Existing open-source RAG applications often lack multi-tenant support and rely on traditional document storage methods like vector databases, potentially limiting their performance. This project aims to address these limitations by developing a solution tailored for multi-tenant environments and exploring alternative approaches to document storage for improved performance.
Neo4j
and concurrent instances of Ollama
running Meta’s Llama 3.1
.Initial two weeks focused on understanding Large Language Models (LLMs), RAG, and data retrieval mechanisms. Key concepts studied included vector databases and Retrieval Augmented Generation. Resources explored included LangGraph, Ollama, Meta’s Llama 3.1, Neo4j, and Docker. This foundational research built essential knowledge for the practical work in subsequent weeks.

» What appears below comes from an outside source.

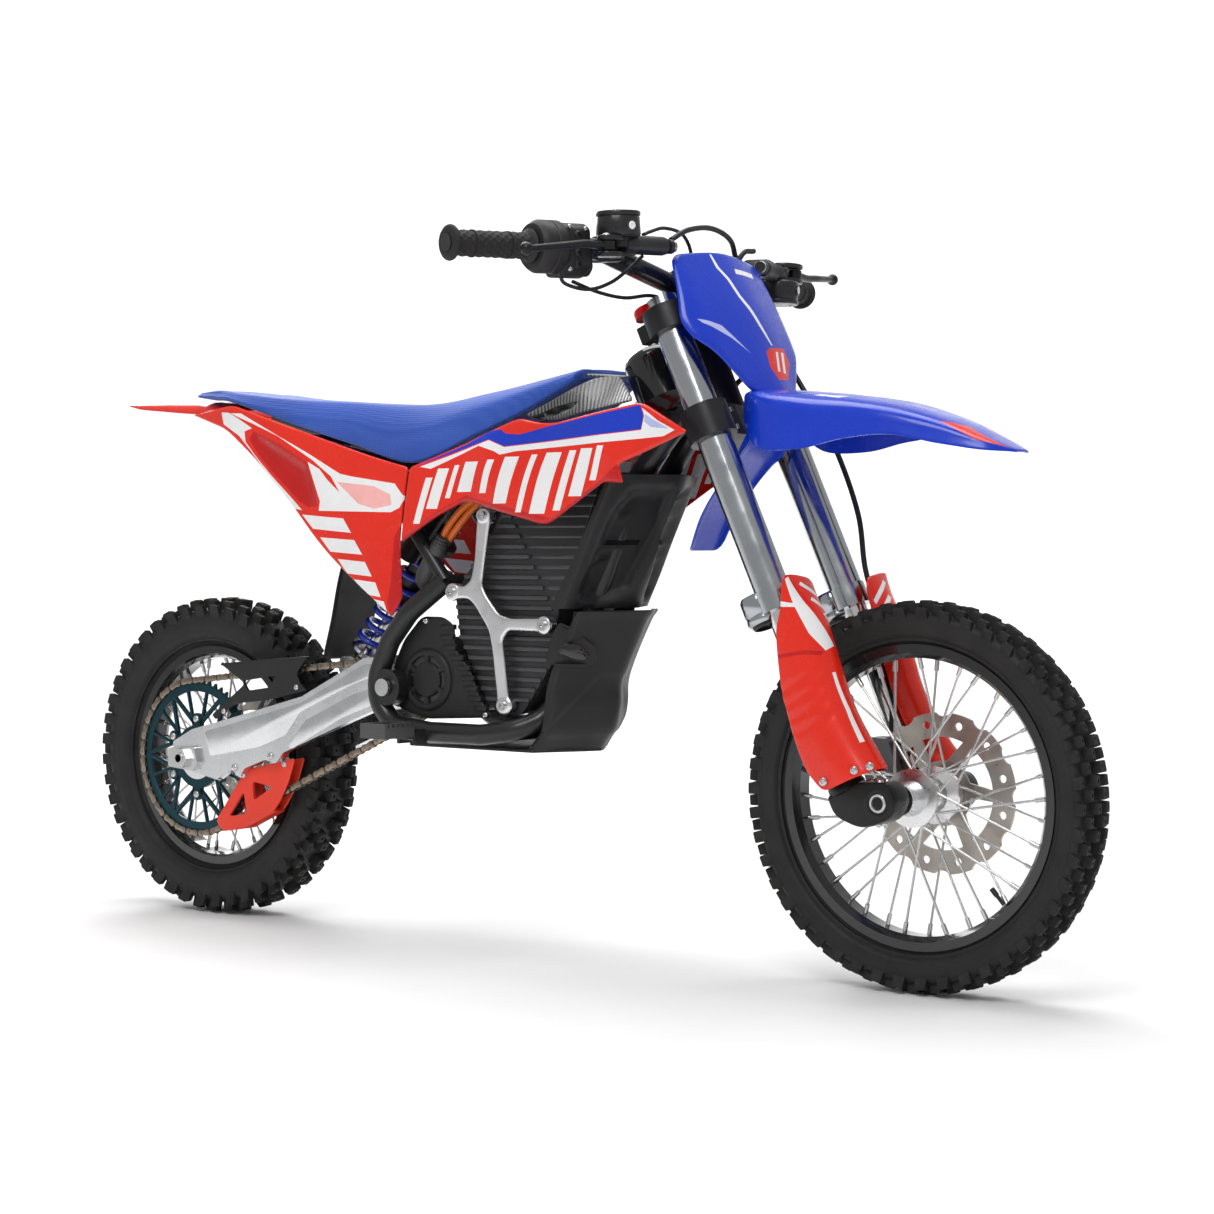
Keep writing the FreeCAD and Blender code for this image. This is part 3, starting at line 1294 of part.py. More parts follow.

During these weeks, I created a basic proof-of-concept for a multi-tenant Retrieval Augmented Generation (RAG) application that can run locally, supporting multiple tenants concurrently. Here’s a detailed breakdown of each aspect worked on:
To support multi-tenancy, I ran multiple instances of a Large Language Model (LLM) on-premises. I evaluated options like HuggingFace’s Text Generation Inference and vLLM, ultimately choosing Ollama for its simplicity and ease of managing multiple LLM instances. Ollama’s concurrent inference feature aligned with multi-tenancy requirements, as it determines system capacity before initiating new LLM instances. Meta’s Llama 3.1 model (8 billion parameters) was selected, balancing performance with resource efficiency.

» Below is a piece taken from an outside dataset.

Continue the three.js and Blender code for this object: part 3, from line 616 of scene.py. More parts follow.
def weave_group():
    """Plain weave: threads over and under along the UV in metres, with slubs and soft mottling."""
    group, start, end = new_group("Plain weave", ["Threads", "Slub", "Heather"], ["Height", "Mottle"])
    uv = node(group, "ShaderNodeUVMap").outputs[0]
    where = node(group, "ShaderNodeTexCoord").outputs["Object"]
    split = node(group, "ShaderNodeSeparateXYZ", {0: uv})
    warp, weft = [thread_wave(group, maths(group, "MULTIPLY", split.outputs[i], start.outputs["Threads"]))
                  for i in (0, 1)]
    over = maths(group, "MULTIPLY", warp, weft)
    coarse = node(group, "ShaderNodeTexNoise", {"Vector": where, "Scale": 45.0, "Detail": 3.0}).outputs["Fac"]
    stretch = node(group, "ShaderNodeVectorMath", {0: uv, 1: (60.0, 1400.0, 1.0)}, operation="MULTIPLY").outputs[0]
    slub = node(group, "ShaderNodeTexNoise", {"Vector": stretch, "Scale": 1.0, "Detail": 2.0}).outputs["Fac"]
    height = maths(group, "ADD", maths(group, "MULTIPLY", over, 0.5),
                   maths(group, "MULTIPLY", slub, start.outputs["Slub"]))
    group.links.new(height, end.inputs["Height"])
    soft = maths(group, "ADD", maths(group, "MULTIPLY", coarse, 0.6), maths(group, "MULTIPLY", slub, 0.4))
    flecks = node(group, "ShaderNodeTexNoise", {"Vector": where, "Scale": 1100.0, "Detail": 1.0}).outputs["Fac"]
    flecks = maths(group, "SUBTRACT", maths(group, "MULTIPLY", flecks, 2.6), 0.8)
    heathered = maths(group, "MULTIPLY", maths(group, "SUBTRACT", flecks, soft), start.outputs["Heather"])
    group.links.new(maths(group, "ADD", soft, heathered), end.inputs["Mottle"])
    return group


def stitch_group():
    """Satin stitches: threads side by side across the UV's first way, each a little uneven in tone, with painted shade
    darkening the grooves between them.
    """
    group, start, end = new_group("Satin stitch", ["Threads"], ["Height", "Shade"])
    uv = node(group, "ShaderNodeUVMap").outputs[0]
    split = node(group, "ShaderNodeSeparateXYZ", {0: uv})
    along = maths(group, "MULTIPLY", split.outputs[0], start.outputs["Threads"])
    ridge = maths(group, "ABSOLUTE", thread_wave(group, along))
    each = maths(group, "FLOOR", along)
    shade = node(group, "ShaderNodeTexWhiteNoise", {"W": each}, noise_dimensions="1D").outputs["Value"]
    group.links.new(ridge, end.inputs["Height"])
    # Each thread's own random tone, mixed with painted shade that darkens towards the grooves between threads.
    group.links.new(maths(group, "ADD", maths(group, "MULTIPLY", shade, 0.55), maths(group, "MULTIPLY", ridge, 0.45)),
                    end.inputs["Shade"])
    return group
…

Document chunking was explored to improve document retrieval efficiency. Initially, fixed-length chunking was tested but proved inefficient, as chunks often contained unrelated topics, confusing the retriever. After experimenting, LLMSherpa was chosen for its superior OCR capabilities in parsing documents. LLMSherpa identifies text and tables within a PDF, organizing content hierarchically by recognizing section headers, thus preserving essential context.
Tenant-specific data access required isolated vector indexes within a single database. Neo4j was selected for its knowledge graph and vector database capabilities, but due to the limitations of its community edition, I implemented a unique tenant identification system based on hashed credentials to secure tenant data.
Enhanced the Streamlit UI for front-end document uploads and containerized the application using Docker Compose for one-click deployment.
Implemented BERTopic for topic extraction, enabling topic-based retrieval alongside vector database search.
Integrated bounding boxes to allow users to verify answers against original document sources.
Developed an actor-critic feedback loop, using a rephraser agent and critic agent to improve the quality of generated answers. The exact architecture is given in the architecture diagram above.
Finalized documentation, created presentation slides, and made the project repository accessible on GitHub: https://github.com/jianyangg/local-llm
The actor-critic workflow, though accurate, slows down execution. Exploring hardware acceleration options could improve performance.
Current OCR-based chunking could be enhanced with ensemble or semantic methods for better retrieval and answer generation.
Investigating flexible document chunk limits may prevent exclusion of relevant information in large documents.
More objective evaluation metrics like Ragas could refine performance assessment.
Further research is needed to improve Cypher command generation for a more accurate knowledge graph structure.
The project demonstrates a viable multi-tenant RAG prototype with an actor-critic framework and topic modeling, enhancing RAG performance. Future improvements will focus on refining parsing and chunking methods for improved results.
I am deeply grateful for the opportunity to work at Defence Science & Technology Agency (Enterprise Digital Services). Special mention to my internship mentors Yong Han Ching and Benjamin Lau Chueng Kiat for their unwavering guidance, support, and encouragement throughout my internship. Your expertise and insights have been instrumental in this journey, and I am truly appreciative of the time and effort you invested in my development.
I am also thankful to the entire team at Enterprise Digital Services for fostering a welcoming and collaborative environment. It was truly enjoyable working there.